On Tuesday, February 5 at 04:35 PM, quoth Michael Kjorling:
On 5 Feb 2008 10:00 -0600, by kyle-mutt@xxxxxxxxxxxxxx (Kyle Wheeler):
The best way to send a DOS file, if it needs to *stay* a DOS file, is
to compress it (e.g. to zip it) and send the compressed form. When it
is decompressed, it will return to its original DOS form.
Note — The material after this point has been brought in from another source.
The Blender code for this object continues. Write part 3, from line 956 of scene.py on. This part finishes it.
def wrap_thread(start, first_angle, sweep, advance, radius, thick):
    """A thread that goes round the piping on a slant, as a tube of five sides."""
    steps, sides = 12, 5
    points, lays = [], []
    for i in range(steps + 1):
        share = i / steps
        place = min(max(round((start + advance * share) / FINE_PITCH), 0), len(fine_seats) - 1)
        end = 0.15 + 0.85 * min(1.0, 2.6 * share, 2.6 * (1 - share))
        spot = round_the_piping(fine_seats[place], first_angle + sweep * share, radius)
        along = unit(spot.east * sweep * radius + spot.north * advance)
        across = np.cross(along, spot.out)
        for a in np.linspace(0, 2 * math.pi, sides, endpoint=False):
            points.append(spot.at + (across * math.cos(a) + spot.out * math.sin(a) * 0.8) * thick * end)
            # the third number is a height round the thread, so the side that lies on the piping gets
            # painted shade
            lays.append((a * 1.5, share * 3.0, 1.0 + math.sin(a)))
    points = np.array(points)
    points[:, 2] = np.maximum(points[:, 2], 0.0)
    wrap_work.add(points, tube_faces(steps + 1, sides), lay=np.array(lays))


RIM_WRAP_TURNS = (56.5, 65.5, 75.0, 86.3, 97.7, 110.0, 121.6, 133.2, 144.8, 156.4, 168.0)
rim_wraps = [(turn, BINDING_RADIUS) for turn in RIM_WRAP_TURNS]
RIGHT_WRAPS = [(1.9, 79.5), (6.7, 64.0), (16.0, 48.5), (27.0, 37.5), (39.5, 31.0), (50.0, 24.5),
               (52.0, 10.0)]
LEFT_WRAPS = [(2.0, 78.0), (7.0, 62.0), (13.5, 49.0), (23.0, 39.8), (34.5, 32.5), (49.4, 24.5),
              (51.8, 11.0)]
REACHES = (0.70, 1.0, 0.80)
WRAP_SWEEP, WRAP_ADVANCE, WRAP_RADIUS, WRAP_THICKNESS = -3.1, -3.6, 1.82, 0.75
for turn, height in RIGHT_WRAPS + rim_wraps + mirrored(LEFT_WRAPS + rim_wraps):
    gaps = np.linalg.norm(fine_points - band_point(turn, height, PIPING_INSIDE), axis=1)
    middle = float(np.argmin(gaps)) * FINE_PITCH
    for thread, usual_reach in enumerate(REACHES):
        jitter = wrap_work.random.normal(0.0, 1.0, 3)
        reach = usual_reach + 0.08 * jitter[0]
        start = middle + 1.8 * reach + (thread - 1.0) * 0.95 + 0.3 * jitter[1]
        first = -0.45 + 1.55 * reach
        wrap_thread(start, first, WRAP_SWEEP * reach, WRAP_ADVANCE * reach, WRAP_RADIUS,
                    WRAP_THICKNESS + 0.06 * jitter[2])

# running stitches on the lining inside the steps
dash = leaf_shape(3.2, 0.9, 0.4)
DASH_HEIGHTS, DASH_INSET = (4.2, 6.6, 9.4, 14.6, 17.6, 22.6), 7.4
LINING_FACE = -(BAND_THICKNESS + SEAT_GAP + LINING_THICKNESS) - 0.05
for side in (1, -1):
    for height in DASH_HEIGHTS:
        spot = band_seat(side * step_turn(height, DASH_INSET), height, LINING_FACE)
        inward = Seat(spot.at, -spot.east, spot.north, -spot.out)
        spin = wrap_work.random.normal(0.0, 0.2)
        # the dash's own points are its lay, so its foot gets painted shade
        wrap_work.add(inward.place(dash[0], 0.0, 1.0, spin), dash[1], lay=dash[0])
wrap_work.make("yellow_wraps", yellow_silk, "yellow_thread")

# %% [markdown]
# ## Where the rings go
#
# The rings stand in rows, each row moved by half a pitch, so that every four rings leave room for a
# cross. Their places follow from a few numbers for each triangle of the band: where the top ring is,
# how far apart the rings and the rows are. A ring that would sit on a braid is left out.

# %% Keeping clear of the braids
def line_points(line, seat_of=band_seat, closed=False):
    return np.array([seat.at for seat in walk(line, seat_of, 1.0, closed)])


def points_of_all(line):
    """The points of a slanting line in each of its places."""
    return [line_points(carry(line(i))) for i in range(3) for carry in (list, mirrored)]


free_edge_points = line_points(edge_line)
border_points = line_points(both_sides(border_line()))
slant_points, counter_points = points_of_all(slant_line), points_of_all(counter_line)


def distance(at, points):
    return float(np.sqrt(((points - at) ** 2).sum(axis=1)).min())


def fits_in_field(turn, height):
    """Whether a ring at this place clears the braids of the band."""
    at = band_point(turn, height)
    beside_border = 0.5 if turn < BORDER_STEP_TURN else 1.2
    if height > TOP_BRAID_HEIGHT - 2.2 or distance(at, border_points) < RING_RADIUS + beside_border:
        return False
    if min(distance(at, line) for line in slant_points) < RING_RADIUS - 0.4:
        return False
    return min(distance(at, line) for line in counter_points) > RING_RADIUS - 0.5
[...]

This will obviously work. I was wondering though, if sent as an
application/octet-stream MIME part, shouldn't the file be encoded by
mutt in such a way that it can get reconstructed accurately on the
receiver side? Yes, I know that calling plain text a/o-s is a
borderline case, but sometimes compressing might not really be an
option. (Say, if the recipient might want to read the attachment on a
cell phone or PDA, which may not even be able to uncompress formats
taken for granted on PCs.)
Perhaps, though there are two considerations to that: first, encoding
as a/o-s is a common spammer trick that most people do not employ (so
it may get your message tagged as spam), and second, there's no
guarantee that a cell phone or PDA can decode base64 either.
Lastly, why would someone send a DOS text file to a cell phone (that's
incapable of doing simple things like decompress zip files) in the
first place?
~Kyle
--
What progress we are making. In the Middle Ages they would have burned
me. Now they are content with burning my books.